As for an expected IPO, Bernstein said RCCL was still contemplating an offering and that "it looks very interesting."

Other sources close to the company said preparations for an IPO were underway.

A Function of the Market

Bernstein also presented a much different picture from some of the analysts who see 1997 as magic year with capacity reduction based on older ships being withdrawn when unable to meet new fire safety regulations.

Bernstein said that he was not counting cruise lines withdrawing ships in 1997. "Any withdrawals will be more a function of the market at the time, he said, "rather than rules and regulations. If the market is great, people will retrofit ships and continue to operate," Bernstein said.

Parker agreed saying that it was not certain there would be any capacity reduction in 1997.

Parker also noted that ship values, which some cruise lines use to boost the evaluation of their companies, are also a function of market forces and dependent on finding buyers. He also said that ship values might appreciate on equipment that is not made obsolete by the new rules.
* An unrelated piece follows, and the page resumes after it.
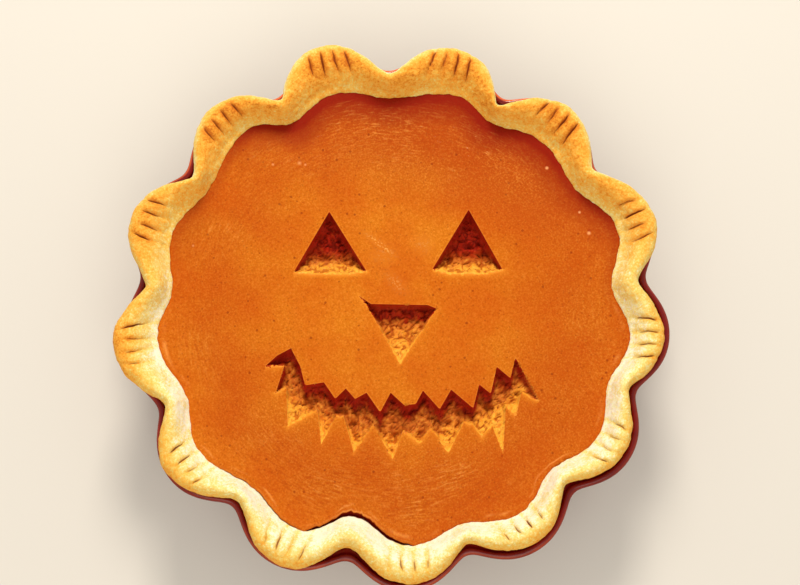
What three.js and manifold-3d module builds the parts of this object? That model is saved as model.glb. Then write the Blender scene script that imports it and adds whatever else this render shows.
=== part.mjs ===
// A pumpkin pie with a carved face, in its ruffled stoneware dish.
// Millimetres, +Z up. The dish stands on z = 0 and its middle is close to the Z axis.
import * as THREE from 'three';
import { mergeVertices } from 'three/addons/utils/BufferGeometryUtils.js';
import Module from 'manifold-3d';

const wasm = await Module();
wasm.setup();

// ---- The whole pie ----------------------------------------------------------------------

const FLUTES = 13;               // ruffles round the dish, and folds of pastry laid into them
const STEPS = 10;                // facets to one ruffle
const COLUMNS = FLUTES * STEPS;
const TOUCH = 0.3;               // gap left between two pieces that lie against each other

// The pastry was laid in a little to the left of the dish's middle and away from its front.
const DISH_MIDDLE = { x: 1.6, y: -0.8 };
const PIE_MIDDLE = { x: 0.2, y: 1.5 };

// ---- The dish ---------------------------------------------------------------------------

const DISH_HEIGHT = 50;
const DISH_FLOOR = 5;            // thickness of the floor
const FOOT_RECESS = 1.5;         // how far the underside stands up inside the foot ring
const LIP_REACH = 128;           // how far the lip reaches where the ruffles are even out
const LIP_THICKNESS = 4.2;
const DISH_EASE = 0.6;           // below 1, a ruffle is broad and the pinch beside it narrow
// Each ruffle, anticlockwise from +X: how far its lobe reaches, then the angle in degrees and
// the reach of the pinch after it. They were shaped by hand, so they differ a little.
const RUFFLES = [
  { lobe: 133.7, pinch: 35.5, waist: 121.7 },
  { lobe: 133, pinch: 63.6, waist: 120 },
  { lobe: 131, pinch: 91.3, waist: 121.7 },
  { lobe: 131, pinch: 118.4, waist: 122.3 },
  { lobe: 132.9, pinch: 145.8, waist: 124.2 },
  { lobe: 134.6, pinch: 172.6, waist: 124.5 },
  { lobe: 131.8, pinch: 202.4, waist: 122.7 },
  { lobe: 133.9, pinch: 230.5, waist: 121.3 },
  { lobe: 133.5, pinch: 259.6, waist: 121.5 },
  { lobe: 133.4, pinch: 286.5, waist: 121.7 },
  { lobe: 132.8, pinch: 314.4, waist: 122.1 },
  { lobe: 132.7, pinch: 341.3, waist: 122.5 },
  { lobe: 133.2, pinch: 367.6, waist: 123.1 },
];

const FOOT = { inside: 85, outside: 92, chamfer: 1 };
// The outside of the wall, from the foot up: radius, height, and the ruffles' strength.
const OUTER_WALL = [
  { radius: 96, height: 3, ruffle: 0 },
  { radius: 104.8, height: 18, ruffle: 0.2 },
  { radius: 114, height: 33, ruffle: 0.6 },
  { radius: LIP_REACH - 5, height: 45.5, ruffle: 0.93 },
];
const LIP_ROUND = 0.9;           // size of the rounding at both edges of the lip
// Inside the dish: where its floor meets the wall, and the wall's two ends.
const FLOOR_EDGE = { radius: 88, height: DISH_FLOOR, ruffle: 0 };
const WALL_FOOT = { radius: 94, height: 8, ruffle: 0 };
const WALL_HEAD = { radius: LIP_REACH - 11.2, height: 43, ruffle: 0.93 };

// ---- The pastry -------------------------------------------------------------------------

// Each hand-pressed fold, anticlockwise: the angle of its tip in degrees, how far the tip
// reaches, and how far the filling runs into it. Then the same for the pinch after it.
const FOLDS = [
  { tip: 19.5, reach: 135.6, bay: 116.5, pinch: 34.5, waist: 119.6, cape: 107.5 },
  { tip: 48, reach: 132.6, bay: 111.2, pinch: 62.5, waist: 113, cape: 104.8 },
  { tip: 75.5, reach: 133.5, bay: 111.7, pinch: 90.5, waist: 116.5, cape: 105.2 },
  { tip: 105, reach: 135.5, bay: 111, pinch: 118, waist: 116.3, cape: 104.8 },
  { tip: 132, reach: 132.9, bay: 114, pinch: 147, waist: 116.2, cape: 107.3 },
  { tip: 161, reach: 134.4, bay: 112.8, pinch: 175.5, waist: 119, cape: 106.8 },
  { tip: 188, reach: 135.5, bay: 114, pinch: 204, waist: 118.8, cape: 107.4 },
  { tip: 217, reach: 134.2, bay: 115.2, pinch: 232.5, waist: 119.2, cape: 109.2 },
  { tip: 247, reach: 135.2, bay: 115.7, pinch: 260.5, waist: 118, cape: 102.3 },
  { tip: 275, reach: 133.4, bay: 114.8, pinch: 287.5, waist: 119.8, cape: 109.4 },
  { tip: 301.5, reach: 132.5, bay: 116.4, pinch: 313.5, waist: 119.6, cape: 109.4 },
  { tip: 327.5, reach: 131.8, bay: 116.7, pinch: 340.5, waist: 121, cape: 110.5 },
  { tip: 352.5, reach: 132, bay: 115.8, pinch: 365.5, waist: 120.2, cape: 107.1 },
];

const FOLD_EASE = 0.7;
const BAY_EASE = 0.88;           // the same for the bays that the filling runs into
const PASTRY = 4;                // thickness of the bottom crust
const RISE_AT_TIP = 10.2;        // height of the rim's crest above the filling at a fold
const RISE_AT_PINCH = 11.6;      // and at a pinch, where the dough is squeezed up
// The rim's section: how far across from the filling to the outer edge, and how high.
const RIM_SECTION = [
  [0, 0], [0.1, 0.24], [0.23, 0.54], [0.38, 0.82], [0.53, 0.97],
  [0.68, 1], [0.83, 0.9], [0.94, 0.7], [1, 0.42],
];
const RIM_UNDERCUT = 1.2;        // how far the rim's underside stays back from its outer edge

const SLITS_PER_FOLD = 4;        // one press of a fork
const TINE_PITCH = 6.1;
const SLIT_WIDTH = 1.3;
const SLIT_DEPTH = 2;
const SLIT_FROM = 0.3;           // where a slit starts and ends across the rim
const SLIT_TO = 0.8;
const SLIT_POINTS = 4;

// ---- The filling ------------------------------------------------------------------------

const FILLING_TOP = 49;          // level of the set custard where it meets the pastry
// The custard's top, from the middle out: radius, and rise above its edge.
const CUSTARD_TOP = [
  { radius: 0, rise: 0.06 },
  { radius: 48, rise: 0.18 },
  { radius: 88, rise: 0.3 },
];
const CUSTARD_EDGE = { back: 2.2, drop: 0.4 };   // it rounds off where it meets the pastry
const CRACK_WIDTH = 2.2;         // where the custard has shrunk away from the pastry
const CRACK_FROM = 245;
const CRACK_TO = 277;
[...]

Increased Prices, Bigger Discounts

Salomon Brothers' latest report on Carnival noted that the company has embarked on an aggressive discounting program - "with a twist." Published cruise rates rose by nine percent for 1993 and that as a result yields are unlikely to be affected, according to Analyst Margo Vignola. She wrote that with a strengthening economy, yields actually could in crease during the year. However, she based her increased earnings projection mainly on new capacity.

Frank said that Carnival's success can also be attributed to the company's consistent organization and management; consistent marketing; and by focusing promotion on the ships as destinations more than the ports of call. These factors seem to apply equally well to RCCL.